REDLEGS o/u .500 REDBIRDS o/u .500
Pirates (4)  +13 Cubs (4) -11
DBacks (3) +6 Rangers (3)  +7
A’s (2) +12  Astros (2)  -18
Rangers (3)  +7  A’s (3)  +12
Giants (4)  +3 Angels (3)  -8
Mariners (3)  -7 Marlins (3)  -26
Brewers (3)  -12 Astros (2)  -18
Braves (4)  +12 Cubs (4)  -11
— All Star Break —
Pirates (3) +13 Padres (3) —


I believe the Cardinals will come back to earth. It’s really hard to see it happening in the next four weeks. And if they don’t, it’s easy to see them sprint out to a lead that will paint the Reds into a corner faster than you can say “Sherwin-Williams.” Baker has managed his team—and especially his bullpen—to get him to September. I don’t believe that strategy works any longer. Not with the schedule in front of both teams. And forget the Pirates at your peril. They have remained on the Reds’ heels all season. The assumption that they will fade based on past seasons is just that—an assumption. Teams have been known to defy run differentials (see, e.g., 2012 Baltimore Orioles).

The Redlegs need to find the bullpen mojo they had last year. Now. Cingrani’s presence in the bullpen for the rest of the season gives the best chance of accomplishing that feat. When Marshall does return, he will almost certainly be used gingerly and will take on even more the look of a LOOGY than he already has under Dusty’s grand plan. Tony C. gives the bullpen the legitimate lefty option that is currently missing in Manny Parra. He has the versatility to be used in long relief, as well as any high leverage situation that occurs, no matter who stands at the plate. He can also act as stress relief for LeCure and Hoover, who must now feel as if they need to be nails each and every trip out to the mound. He makes a healthy and effective Jonathan Broxton less urgent.

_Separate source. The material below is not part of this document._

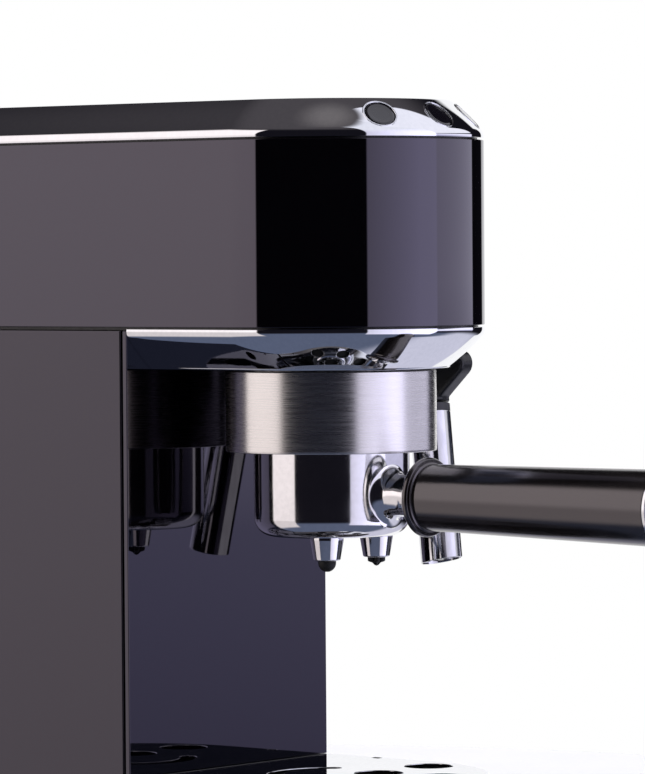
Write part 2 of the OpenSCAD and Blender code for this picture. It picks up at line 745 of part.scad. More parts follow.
module drip_grille() color("#dfe0e2") in_group() difference() {
    translate([0, 0, grille_top - grille_t]) linear_extrude(grille_t)
        difference() {
            plan(body_r + 0.2, tray_back);
            for (x = [-1, 1]) translate([x * (body_r - 1.9) - 1.4, 24.7]) square([2.8, 4]);
            // large round holes on both sides of the middle
            for (x = [-47.4, -14.4, 14.4, 47.4]) translate([x, -12]) circle(r = 10.2);
            for (x = [-19.2, 19.2]) translate([x, -40.4]) circle(r = 10.2);
            // curved slot behind the holes, with round ends
            difference() {
                sector(slot_r + 3.5, 40, 140);
                circle(r = slot_r - 3.5);
            }
            for (a = [40, 140]) translate(slot_r * [cos(a), sin(a)]) circle(r = 3.5);
        }
}

// ---- Water tank ----

module water_tank() color("#9fb4c0", 0.6) in_group() difference() {
    union() {
        difference() {
            translate([0, 0, tank_low]) linear_extrude(tank_high - tank_low)
                round_plan([-tank_half, tank_front + 0.4], [tank_half, body_back], tank_corner);
            translate([0, 0, tank_low + tank_wall]) linear_extrude(tank_high)
                round_plan([-tank_half + tank_wall, tank_front + 0.4 + tank_wall],
                    [tank_half - tank_wall, body_back - tank_wall], tank_corner - tank_wall);
        }
        // ledge and ears for the lid
        translate([-tank_half + tank_corner, tank_front + 0.4, tank_high - 6])
            cube([2 * (tank_half - tank_corner), 7, 6]);
        for (x = [-24, 20]) translate([x, lid_hinge_y, lid_hinge_z]) rotate([0, 90, 0]) {
            cylinder(r = 3, h = 4);
            translate([0, -3, 0]) cube([6, 6, 4]);
        }
        // outlet neck below the floor
        translate([0, valve_y, tank_low - 9]) cylinder(r = valve_r, h = 10);
        // guide for the valve stem
        translate([0, valve_y, tank_low]) cylinder(r = valve_r + 2, h = 12);
    }
    translate([0, valve_y, tank_low - 10]) cylinder(r = 3.4, h = 12);
    translate([0, valve_y, tank_low + 1]) cylinder(r = valve_r, h = 9);
    translate([0, valve_y, tank_low]) cylinder(r = 2.1, h = 20);
    // water ways into the valve chamber
    for (turn = [0, 90]) translate([0, valve_y, tank_low + 4.5])
        rotate([90, 0, turn]) translate([0, 0, -12]) cylinder(r = 1.8, h = 24);
    translate([-30, lid_hinge_y, lid_hinge_z]) rotate([0, 90, 0])
        cylinder(r = lid_pin_r + 0.05, h = 60);
}

module tank_lid() color("#2a2a2e") in_group() difference() {
    union() {
        translate([0, 0, tank_high + 0.4]) linear_extrude(4.2) intersection() {
            round_plan([-tank_half, tank_front + 0.4], [tank_half, body_back], tank_corner);
            translate([-tank_half, lid_hinge_y + 3.6]) square([2 * tank_half, 80]);
        }
        // skirt that drops into the tank
        translate([0, 0, tank_high - 3]) linear_extrude(4) difference() {
            intersection() {
                round_plan([-tank_half + 3, tank_front + 3.4], [tank_half - 3, body_back - 3],
                    tank_corner - 3);
                translate([-tank_half, lid_hinge_y + 9]) square([2 * tank_half, 80]);
            }
            intersection() {
                round_plan([-tank_half + 5, tank_front + 5.4], [tank_half - 5, body_back - 5],
                    tank_corner - 5);
                translate([-tank_half, lid_hinge_y + 11]) square([2 * tank_half, 80]);
            }
        }
        // knuckle and its arm
        translate([-19.6, lid_hinge_y, lid_hinge_z]) rotate([0, 90, 0])
            cylinder(r = 3, h = 39.2);
        translate([-19.6, lid_hinge_y, tank_high + 3]) cube([39.2, 6, 2.4]);
        // finger lip
        translate([-16, body_back - 14, tank_high + 4.4]) cube([32, 4, 3]);
    }
    translate([-30, lid_hinge_y, lid_hinge_z]) rotate([0, 90, 0])
        cylinder(r = lid_pin_r + running, h = 60);
}

module lid_pin() color("#b8b8ba") in_group()
    translate([-24, lid_hinge_y, lid_hinge_z]) rotate([0, 90, 0])
        cylinder(r = lid_pin_r, h = 48);

module tank_valve() color("#7a3b34") in_group() translate([0, valve_y, 0]) {
    translate([0, 0, tank_low + 2.3]) cylinder(r = 5.6, h = 2);
    translate([0, 0, tank_low - 7]) cylinder(r = 2, h = 10);
    translate([0, 0, tank_low + 4]) cylinder(r = 2, h = 13);
}

// ---- Switch ----

module power_switch() color("#1b1b1e") in_group() difference() {
    translate([body_r - 14, rocker_y - 10.8, rocker_z - 7.8]) cube([14.2, 21.6, 15.6]);
    translate([body_r - 9, rocker_y - 9.4, rocker_z - 6.4]) cube([14, 18.8, 12.8]);
    translate([body_r - 2.4, rocker_y, rocker_z - 12]) cylinder(r = 1, h = 24);
}

module power_rocker() color("#101012") in_group()
    translate([body_r - 2.4, rocker_y, rocker_z - 5.9]) {
        rotate([0, 0, 6]) linear_extrude(11.8) difference() {
            polygon([[-2.6, -8.6], [3.4, -8.4], [2.6, 0], [3.4, 8.4], [-2.6, 8.6]]);
            translate([-1.5, 4]) circle(r = 0.5);
        }
        translate([0, 0, -1.4]) cylinder(r = 0.92, h = 14.6);
    }

base_pan();
rubber_feet();
case_screws();
chassis_frame();
left_side_panel();
right_side_panel();
front_panel();
rear_cover();
head_shell();
head_frame();
top_bezel();
lower_bezel();
underside_plate();
cup_plate();
button_one_cup();
button_two_cups();
button_steam();
button_rings();
control_board();
group_collar();
group_head();
group_gasket();
shower_screen();
shower_screw();
thermoblock();
thermostats();
pump();
pump_mounts();
flow_meter();
solenoid_valve();
suction_hose();
pressure_hose();
steam_valve();
steam_knob();
knob_spindle();
portafilter_body();
spouts();
spout_tips();
filter_basket();
basket_spring();
handle_ferrule();
handle_grip();
handle_end_ring();
handle_end_cap();
handle_rod();
wand_socket();
wand_elbow();
wand_band();
frother_sleeve();
steam_tube();
tray_body();
drip_grille();
tank_seat();
water_tank();
tank_lid();
lid_pin();
tank_valve();
power_switch();
power_rocker();
cord_gland();
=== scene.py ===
"""Slim pump espresso machine: detailed pieces, materials, floor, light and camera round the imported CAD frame.
Lengths in the helpers are millimetres from the vertical axis of the brewing group; Blender gets metres."""

from math import atan2, cos, exp, pi, radians, sin, tan

import bmesh
import bpy
from mathutils import Matrix, Vector, noise


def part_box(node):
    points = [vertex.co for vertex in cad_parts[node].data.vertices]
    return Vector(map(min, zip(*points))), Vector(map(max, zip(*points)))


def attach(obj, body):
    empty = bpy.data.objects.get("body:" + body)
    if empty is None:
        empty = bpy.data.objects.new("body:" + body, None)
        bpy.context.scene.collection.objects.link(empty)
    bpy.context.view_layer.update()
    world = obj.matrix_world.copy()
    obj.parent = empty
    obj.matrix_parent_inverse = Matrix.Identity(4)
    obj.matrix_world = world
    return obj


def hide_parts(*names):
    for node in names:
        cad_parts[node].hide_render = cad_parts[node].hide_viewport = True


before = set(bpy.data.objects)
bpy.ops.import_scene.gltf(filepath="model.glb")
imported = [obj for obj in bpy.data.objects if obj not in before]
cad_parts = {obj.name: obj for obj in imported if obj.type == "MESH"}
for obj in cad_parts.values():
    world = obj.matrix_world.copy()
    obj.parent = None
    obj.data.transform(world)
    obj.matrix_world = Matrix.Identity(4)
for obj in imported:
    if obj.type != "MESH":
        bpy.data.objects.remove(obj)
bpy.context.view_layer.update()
MM = 0.001

collar_lo, collar_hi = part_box("group_collar")
GX, GY = (collar_lo.x + collar_hi.x) / 2, (collar_lo.y + collar_hi.y) / 2


def place(x, y, z):
    """A point given in millimetres from the group axis, in the row frame."""
    return Vector((GX + x * MM, GY + y * MM, z * MM))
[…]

In short, he has the potential to make everyone in the bullpen better in much the same way that Votto makes the hitters around him better. And his weaknesses—his pitch inefficiency and secondary pitches—are minimized.

The other option, a trade, is fraught with complications. The extra wild card will keep more teams thinking they are still in the race, meaning fewer suitors with which to bargain. The price will be high. Who really wants to give up prospects for bullpen help of all things? Bullpen help that cannot possibly have the impact of young Cingrani?

Does it complicate Cingrani’s future? Yes. But, if you believe in this season, it must be done. Creatively manage his innings in the pen so that he finishes with an acceptable innings total heading into next year, if you have to. But make this happen.

Is it a gamble? Yeah. Could Cueto go down again? Absolutely. But, Cueto is healthy today and Sean Marshall and Jonathan Broxton are not. If either remain in DL limbo or come back and prove ineffective, the Reds will continue to falter late in games and waste precious time on the calendar. It’s a roll of the dice the Reds must take. The Angels lost their chance at making the playoffs last year all the way back in April, when a slow start and the decision to leave a guy named Mike Trout in the minors doomed their season. This should be an object lesson to the Reds now as the season nears its midway point. Simply put, the needs of the many outweigh the needs of the few.

Don’t look back. Don’t look to simply hang close ’till September. Time to play with the fierce urgency of now.